- _Exercise data_
-- Begin --
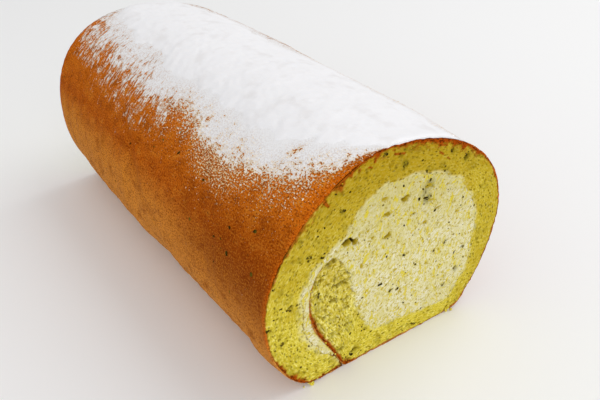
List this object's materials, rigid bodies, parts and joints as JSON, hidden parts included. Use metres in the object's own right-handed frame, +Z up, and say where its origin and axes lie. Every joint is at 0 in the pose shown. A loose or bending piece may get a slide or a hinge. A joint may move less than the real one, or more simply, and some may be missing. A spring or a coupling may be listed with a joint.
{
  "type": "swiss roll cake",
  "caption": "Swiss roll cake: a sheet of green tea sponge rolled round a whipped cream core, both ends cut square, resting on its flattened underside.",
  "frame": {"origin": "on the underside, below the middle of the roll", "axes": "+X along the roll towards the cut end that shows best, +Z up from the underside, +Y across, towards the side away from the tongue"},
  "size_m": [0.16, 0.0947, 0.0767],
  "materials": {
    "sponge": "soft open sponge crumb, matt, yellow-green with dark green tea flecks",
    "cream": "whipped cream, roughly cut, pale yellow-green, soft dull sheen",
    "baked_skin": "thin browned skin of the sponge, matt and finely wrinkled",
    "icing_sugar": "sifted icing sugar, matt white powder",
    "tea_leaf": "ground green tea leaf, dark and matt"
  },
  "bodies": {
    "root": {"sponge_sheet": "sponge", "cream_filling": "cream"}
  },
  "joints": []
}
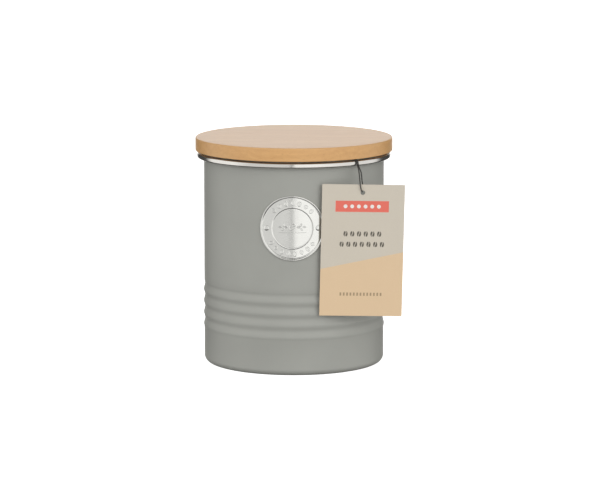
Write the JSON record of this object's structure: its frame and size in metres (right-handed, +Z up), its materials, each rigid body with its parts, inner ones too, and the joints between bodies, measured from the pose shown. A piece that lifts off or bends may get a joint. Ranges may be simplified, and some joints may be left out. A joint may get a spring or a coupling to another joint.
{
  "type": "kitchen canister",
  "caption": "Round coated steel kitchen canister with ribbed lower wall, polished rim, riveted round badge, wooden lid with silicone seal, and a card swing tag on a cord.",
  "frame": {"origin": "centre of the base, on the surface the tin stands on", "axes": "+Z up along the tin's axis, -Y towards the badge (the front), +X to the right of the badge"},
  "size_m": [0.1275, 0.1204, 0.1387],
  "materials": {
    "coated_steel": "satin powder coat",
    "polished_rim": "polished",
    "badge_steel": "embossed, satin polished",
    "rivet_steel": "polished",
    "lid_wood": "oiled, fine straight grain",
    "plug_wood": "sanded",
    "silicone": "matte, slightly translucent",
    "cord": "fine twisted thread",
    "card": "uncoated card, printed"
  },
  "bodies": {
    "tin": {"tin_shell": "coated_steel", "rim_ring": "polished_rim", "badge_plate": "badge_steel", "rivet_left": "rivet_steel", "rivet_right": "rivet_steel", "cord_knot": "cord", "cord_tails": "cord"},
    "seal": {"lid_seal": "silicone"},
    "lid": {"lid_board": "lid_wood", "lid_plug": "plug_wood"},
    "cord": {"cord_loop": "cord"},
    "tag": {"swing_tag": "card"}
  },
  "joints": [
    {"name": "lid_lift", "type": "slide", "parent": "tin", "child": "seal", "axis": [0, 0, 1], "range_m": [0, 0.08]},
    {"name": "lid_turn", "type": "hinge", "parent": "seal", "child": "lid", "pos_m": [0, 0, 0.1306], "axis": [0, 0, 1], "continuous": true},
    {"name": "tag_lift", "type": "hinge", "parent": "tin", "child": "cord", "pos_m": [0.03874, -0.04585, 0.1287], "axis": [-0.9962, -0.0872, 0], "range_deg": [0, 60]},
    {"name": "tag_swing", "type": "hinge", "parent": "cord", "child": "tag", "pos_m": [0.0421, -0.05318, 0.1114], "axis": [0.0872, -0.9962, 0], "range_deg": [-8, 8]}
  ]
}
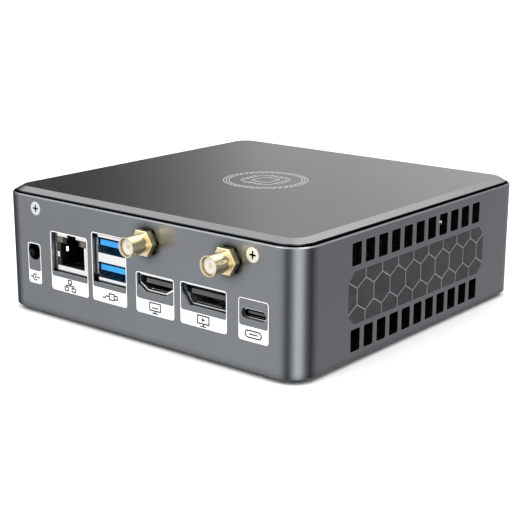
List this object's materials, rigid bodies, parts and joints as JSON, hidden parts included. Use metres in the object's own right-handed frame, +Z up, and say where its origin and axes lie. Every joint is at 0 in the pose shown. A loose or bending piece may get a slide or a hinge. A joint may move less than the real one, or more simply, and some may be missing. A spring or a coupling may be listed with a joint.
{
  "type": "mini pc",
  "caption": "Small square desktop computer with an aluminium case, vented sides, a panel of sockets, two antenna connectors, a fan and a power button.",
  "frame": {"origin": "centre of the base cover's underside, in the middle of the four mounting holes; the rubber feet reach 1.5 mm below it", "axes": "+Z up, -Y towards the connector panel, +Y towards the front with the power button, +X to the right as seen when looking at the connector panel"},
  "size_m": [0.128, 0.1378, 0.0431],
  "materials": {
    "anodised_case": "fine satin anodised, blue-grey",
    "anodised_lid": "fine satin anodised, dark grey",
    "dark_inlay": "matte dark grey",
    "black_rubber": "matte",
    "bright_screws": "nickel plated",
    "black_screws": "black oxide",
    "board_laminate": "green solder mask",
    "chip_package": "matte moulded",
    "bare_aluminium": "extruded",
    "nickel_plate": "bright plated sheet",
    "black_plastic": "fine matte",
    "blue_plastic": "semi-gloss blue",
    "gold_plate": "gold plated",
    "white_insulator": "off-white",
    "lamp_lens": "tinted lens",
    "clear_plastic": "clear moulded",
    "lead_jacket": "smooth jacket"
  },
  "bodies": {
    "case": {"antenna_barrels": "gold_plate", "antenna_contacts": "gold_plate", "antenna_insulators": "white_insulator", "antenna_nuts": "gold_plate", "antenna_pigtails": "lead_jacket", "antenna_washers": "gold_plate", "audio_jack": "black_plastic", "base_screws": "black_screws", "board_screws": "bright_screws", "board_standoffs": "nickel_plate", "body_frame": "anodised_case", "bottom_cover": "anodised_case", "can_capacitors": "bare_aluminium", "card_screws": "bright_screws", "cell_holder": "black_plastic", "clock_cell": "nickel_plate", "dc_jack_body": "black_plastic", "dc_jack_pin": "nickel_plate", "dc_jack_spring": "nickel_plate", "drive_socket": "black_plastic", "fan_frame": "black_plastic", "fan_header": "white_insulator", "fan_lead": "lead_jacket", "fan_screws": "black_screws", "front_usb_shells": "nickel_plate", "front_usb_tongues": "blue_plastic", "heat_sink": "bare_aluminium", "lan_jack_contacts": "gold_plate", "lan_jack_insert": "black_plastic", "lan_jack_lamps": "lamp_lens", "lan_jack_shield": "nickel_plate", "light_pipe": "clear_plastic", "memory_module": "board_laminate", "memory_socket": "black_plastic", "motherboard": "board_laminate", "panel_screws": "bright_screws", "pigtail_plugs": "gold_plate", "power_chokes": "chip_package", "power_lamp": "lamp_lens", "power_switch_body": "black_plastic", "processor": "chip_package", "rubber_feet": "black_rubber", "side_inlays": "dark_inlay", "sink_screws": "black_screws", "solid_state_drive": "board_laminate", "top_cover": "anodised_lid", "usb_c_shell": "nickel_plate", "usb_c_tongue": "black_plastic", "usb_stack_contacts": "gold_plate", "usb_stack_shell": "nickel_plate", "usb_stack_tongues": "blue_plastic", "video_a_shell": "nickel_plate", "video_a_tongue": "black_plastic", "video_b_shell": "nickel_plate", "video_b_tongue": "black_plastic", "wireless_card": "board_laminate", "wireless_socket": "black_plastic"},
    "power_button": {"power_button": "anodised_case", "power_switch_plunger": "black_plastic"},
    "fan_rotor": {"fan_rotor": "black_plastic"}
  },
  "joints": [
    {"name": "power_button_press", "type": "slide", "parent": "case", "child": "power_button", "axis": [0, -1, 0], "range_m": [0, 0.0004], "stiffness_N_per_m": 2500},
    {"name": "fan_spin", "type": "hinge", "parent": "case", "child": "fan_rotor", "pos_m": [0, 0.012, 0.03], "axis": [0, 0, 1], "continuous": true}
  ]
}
-- End --
-- Begin --
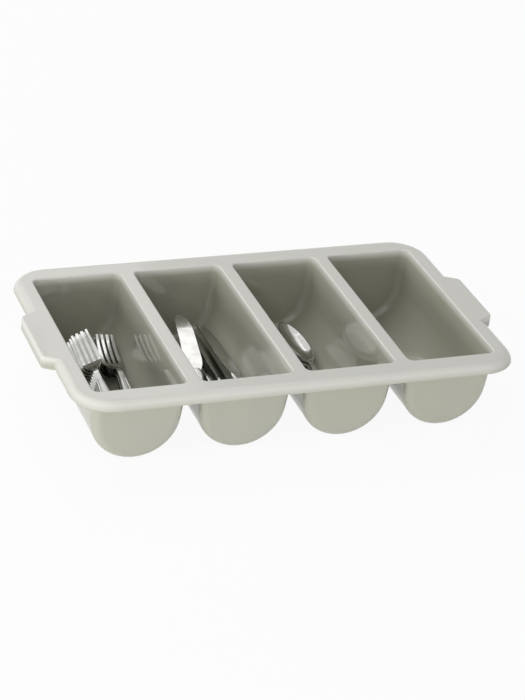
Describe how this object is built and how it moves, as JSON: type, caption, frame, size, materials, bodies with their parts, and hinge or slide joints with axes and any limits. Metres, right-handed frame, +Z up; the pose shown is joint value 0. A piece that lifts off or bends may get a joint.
-- End --
-- Begin --
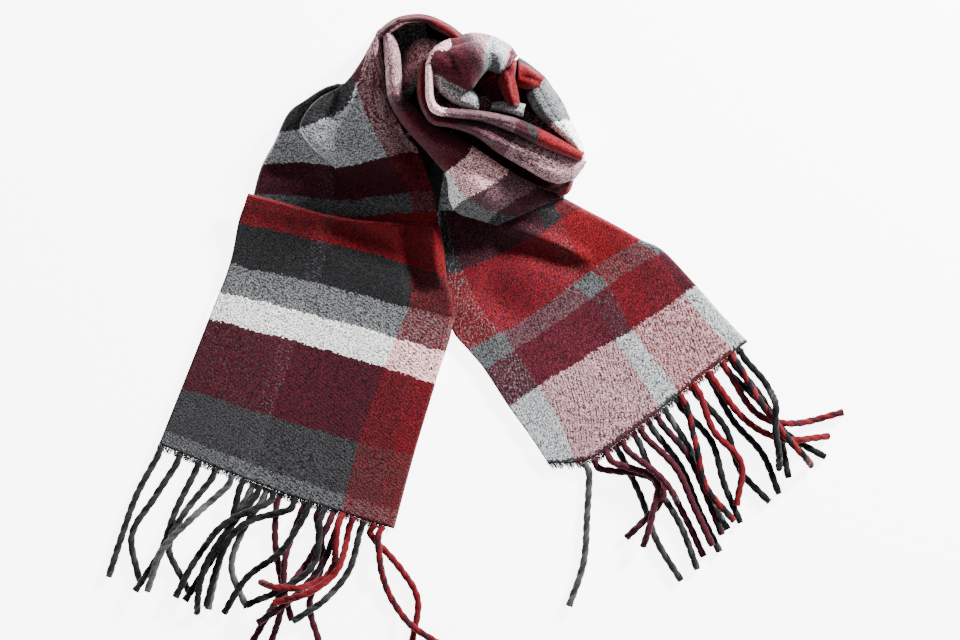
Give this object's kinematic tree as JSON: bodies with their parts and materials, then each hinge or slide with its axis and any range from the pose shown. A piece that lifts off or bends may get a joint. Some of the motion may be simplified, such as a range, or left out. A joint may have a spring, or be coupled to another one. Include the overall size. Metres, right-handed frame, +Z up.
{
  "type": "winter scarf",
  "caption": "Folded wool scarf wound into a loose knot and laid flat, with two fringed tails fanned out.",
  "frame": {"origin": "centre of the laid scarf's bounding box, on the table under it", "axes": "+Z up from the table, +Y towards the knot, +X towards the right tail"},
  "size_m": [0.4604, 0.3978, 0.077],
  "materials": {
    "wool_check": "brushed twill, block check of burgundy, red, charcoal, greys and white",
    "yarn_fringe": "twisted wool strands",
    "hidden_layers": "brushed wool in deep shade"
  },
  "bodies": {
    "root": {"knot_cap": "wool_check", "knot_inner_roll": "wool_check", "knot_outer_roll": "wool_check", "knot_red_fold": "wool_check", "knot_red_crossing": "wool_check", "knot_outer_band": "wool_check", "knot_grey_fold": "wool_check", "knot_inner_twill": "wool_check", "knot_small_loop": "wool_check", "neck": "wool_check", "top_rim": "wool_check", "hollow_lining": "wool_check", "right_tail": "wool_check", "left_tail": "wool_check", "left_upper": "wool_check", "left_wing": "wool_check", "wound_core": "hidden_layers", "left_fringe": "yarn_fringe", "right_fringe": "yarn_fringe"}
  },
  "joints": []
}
-- End --
- _Aim of the exercise_
Where a line in the entries holds "JSON", copy that line.

- _Exercise solution_
List this object's materials, rigid bodies, parts and joints as JSON, hidden parts included. Use metres in the object's own right-handed frame, +Z up, and say where its origin and axes lie. Every joint is at 0 in the pose shown. A loose or bending piece may get a slide or a hinge. A joint may move less than the real one, or more simply, and some may be missing. A spring or a coupling may be listed with a joint.
Write the JSON record of this object's structure: its frame and size in metres (right-handed, +Z up), its materials, each rigid body with its parts, inner ones too, and the joints between bodies, measured from the pose shown. A piece that lifts off or bends may get a joint. Ranges may be simplified, and some joints may be left out. A joint may get a spring or a coupling to another joint.
List this object's materials, rigid bodies, parts and joints as JSON, hidden parts included. Use metres in the object's own right-handed frame, +Z up, and say where its origin and axes lie. Every joint is at 0 in the pose shown. A loose or bending piece may get a slide or a hinge. A joint may move less than the real one, or more simply, and some may be missing. A spring or a coupling may be listed with a joint.
Describe how this object is built and how it moves, as JSON: type, caption, frame, size, materials, bodies with their parts, and hinge or slide joints with axes and any limits. Metres, right-handed frame, +Z up; the pose shown is joint value 0. A piece that lifts off or bends may get a joint.
Give this object's kinematic tree as JSON: bodies with their parts and materials, then each hinge or slide with its axis and any range from the pose shown. A piece that lifts off or bends may get a joint. Some of the motion may be simplified, such as a range, or left out. A joint may have a spring, or be coupled to another one. Include the overall size. Metres, right-handed frame, +Z up.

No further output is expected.